Marshal Lane Morgan, keeper of the peace in the Colorado community of Skylar during the final decade of the 19th century, embodies the taming of the West. Not only is he an agent of the law, charged with pacifying that onetime wide-open mining town, but his demeanor and his voice—he narrates this western-mystery hybrid—reflect the softer, more civilization-friendly impulses within the American spirit. That’s not to say that he lacks the capacity for rip-roaring action. In one scene, he leaps from the window of a saloon-hotel and onto a buckboard. In another, he heads off to rescue his kidnapped wife, Callie, only to find himself bound and gagged, and staring into the barrel of a gun. Yet the story that he tells, pivoting as it does around a formal murder investigation, belongs to the world of settled society. It starts when Callie’s former husband, one David Stanton of Chicago, comes to Skylar and pursues a scheme to blackmail Morgan and Callie. Stanton soon turns up dead, and Morgan sets out to interview people who might have had reason to kill the interloper. Suspects include a farmer woman who had slept with the victim; the husband of that woman; the town potentate, who believes that he’s above the law; and, of course, Callie. To conduct his sleuthing rounds, Morgan uses a horse rather than a beaten-down roadster, but otherwise he operates essentially in the same mode as Philip Marlowe. The frontier way of life, and the fabled passions that it arouses, have all but vanished. Even Morgan’s effort to clear his wife of suspicion comes across as controlled and stately; by the standards of modern pulp entertainment, it’s hardly “relentless.” Similarly, Gorman’s prose is stolid and whip-smart, but largely devoid of raw emotion. The emphasis here is on the rule of law, not the law of revenge, and the marshal’s tin star, battered though it may be, stays firmly in place on his chest.

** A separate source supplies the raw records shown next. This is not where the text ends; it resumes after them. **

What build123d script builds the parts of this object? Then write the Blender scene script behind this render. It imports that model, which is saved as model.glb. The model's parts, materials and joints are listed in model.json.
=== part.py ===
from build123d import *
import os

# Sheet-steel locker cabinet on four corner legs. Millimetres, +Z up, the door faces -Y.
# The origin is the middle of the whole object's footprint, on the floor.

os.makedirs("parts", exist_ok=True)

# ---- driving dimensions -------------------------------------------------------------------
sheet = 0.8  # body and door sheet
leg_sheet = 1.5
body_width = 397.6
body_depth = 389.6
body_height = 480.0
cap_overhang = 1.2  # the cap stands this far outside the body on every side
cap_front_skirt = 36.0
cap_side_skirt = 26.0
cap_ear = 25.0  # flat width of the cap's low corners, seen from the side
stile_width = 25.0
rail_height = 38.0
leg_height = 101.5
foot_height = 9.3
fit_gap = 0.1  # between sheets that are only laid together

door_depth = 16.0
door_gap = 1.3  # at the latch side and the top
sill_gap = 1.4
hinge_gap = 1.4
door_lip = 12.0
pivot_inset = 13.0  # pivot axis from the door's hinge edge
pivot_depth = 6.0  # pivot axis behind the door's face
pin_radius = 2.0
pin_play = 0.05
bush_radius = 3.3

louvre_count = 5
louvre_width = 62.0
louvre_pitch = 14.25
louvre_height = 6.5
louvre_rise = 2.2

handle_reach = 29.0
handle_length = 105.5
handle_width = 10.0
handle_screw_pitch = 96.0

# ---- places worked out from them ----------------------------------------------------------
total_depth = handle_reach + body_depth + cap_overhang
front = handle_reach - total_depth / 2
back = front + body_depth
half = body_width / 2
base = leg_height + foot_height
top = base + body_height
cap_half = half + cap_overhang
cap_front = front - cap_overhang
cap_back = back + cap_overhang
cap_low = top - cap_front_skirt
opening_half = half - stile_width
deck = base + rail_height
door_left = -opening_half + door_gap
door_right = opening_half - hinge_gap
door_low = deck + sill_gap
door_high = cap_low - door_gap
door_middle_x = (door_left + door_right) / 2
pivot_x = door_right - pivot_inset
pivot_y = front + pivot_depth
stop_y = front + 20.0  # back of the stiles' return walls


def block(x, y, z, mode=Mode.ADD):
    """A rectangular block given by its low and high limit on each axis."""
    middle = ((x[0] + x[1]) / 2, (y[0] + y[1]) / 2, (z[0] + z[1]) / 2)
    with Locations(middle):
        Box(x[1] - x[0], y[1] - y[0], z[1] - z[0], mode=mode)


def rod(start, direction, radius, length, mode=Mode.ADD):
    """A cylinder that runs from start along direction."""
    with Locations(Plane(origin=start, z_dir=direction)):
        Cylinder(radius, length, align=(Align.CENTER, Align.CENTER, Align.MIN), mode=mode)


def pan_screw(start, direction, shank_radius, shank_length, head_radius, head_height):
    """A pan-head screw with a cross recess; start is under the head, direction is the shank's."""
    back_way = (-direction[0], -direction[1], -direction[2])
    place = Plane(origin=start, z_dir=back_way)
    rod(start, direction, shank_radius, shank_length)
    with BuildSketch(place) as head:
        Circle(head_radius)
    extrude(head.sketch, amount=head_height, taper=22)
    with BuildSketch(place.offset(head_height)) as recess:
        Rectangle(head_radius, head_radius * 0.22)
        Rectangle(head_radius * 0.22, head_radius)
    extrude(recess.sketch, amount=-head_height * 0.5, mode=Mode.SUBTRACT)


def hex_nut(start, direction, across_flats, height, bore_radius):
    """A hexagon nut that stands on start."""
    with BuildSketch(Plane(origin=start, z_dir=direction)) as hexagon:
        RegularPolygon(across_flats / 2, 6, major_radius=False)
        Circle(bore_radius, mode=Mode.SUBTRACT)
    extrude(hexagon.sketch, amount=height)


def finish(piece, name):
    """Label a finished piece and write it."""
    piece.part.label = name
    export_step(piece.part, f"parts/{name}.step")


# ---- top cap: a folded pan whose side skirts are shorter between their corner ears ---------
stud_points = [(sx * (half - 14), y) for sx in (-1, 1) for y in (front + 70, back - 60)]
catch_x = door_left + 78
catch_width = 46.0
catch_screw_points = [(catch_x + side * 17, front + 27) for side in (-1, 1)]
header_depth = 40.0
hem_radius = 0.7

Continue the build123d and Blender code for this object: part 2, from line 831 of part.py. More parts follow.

This novel, the fifth full-length account of Philip Marlowe’s knightly ventures into the Pilgrim’s Regress landscape that is Southern California, has an almost decadent feel to it. One might even say that with this book Chandler has reached the Mannerist phase of his career, the phase in which the natural vigor of earlier work gives way to an emphasis on achieving highly stylized effects. The very choice of a name for the client who sets the case in motion—Orfamay Quest, of Manhattan, Kansas—signals that we’re dealing with a writer for whom exaggeration has become the only available response to creative exhaustion. It’s a name that evokes both the crude conditions of a fallen world (Has any real woman ever called herself Orfamay?) and the promise of transcendence that will beguile our hero (but of course: a quest!), and it sets the tone for the mock-allegorical festivities to come.
Hollywood, aptly enough, provides the setting as well as the subject matter for the story of Orfamay and the quest that she initiates. Marlowe had always made his professional home in the place called Hollywood, but in this adventure he reckons directly with Hollywood as a subculture of professional fantasists, and that confrontation pushes Chandler’s writing toward a kind of surrealism. All of the standard Chandler gestures still work—the similes resonate, the dialogue throws off sparks—but they now seem outsized and out of perspective. A great many of the characters whom Marlowe encounters, for example, aren’t just corrupt; they soliloquize about the depth of their corruption and then, to reinforce the point, perform over-the-top displays of corrupt behavior. The mystery plot is also over-the-top, with about two and a half twists more than it strictly needs.
Which isn’t to say that the book fails to satisfy. Even when he skirts self-parody, Chandler knows how to turn a phrase, and how to keep his readers turning the page. In this instance, his final pages yield a sharply etched epiphany: The distance from innocent Kansas to sin-ridden Hollywood, we learn, is not pathetically long but tragically short.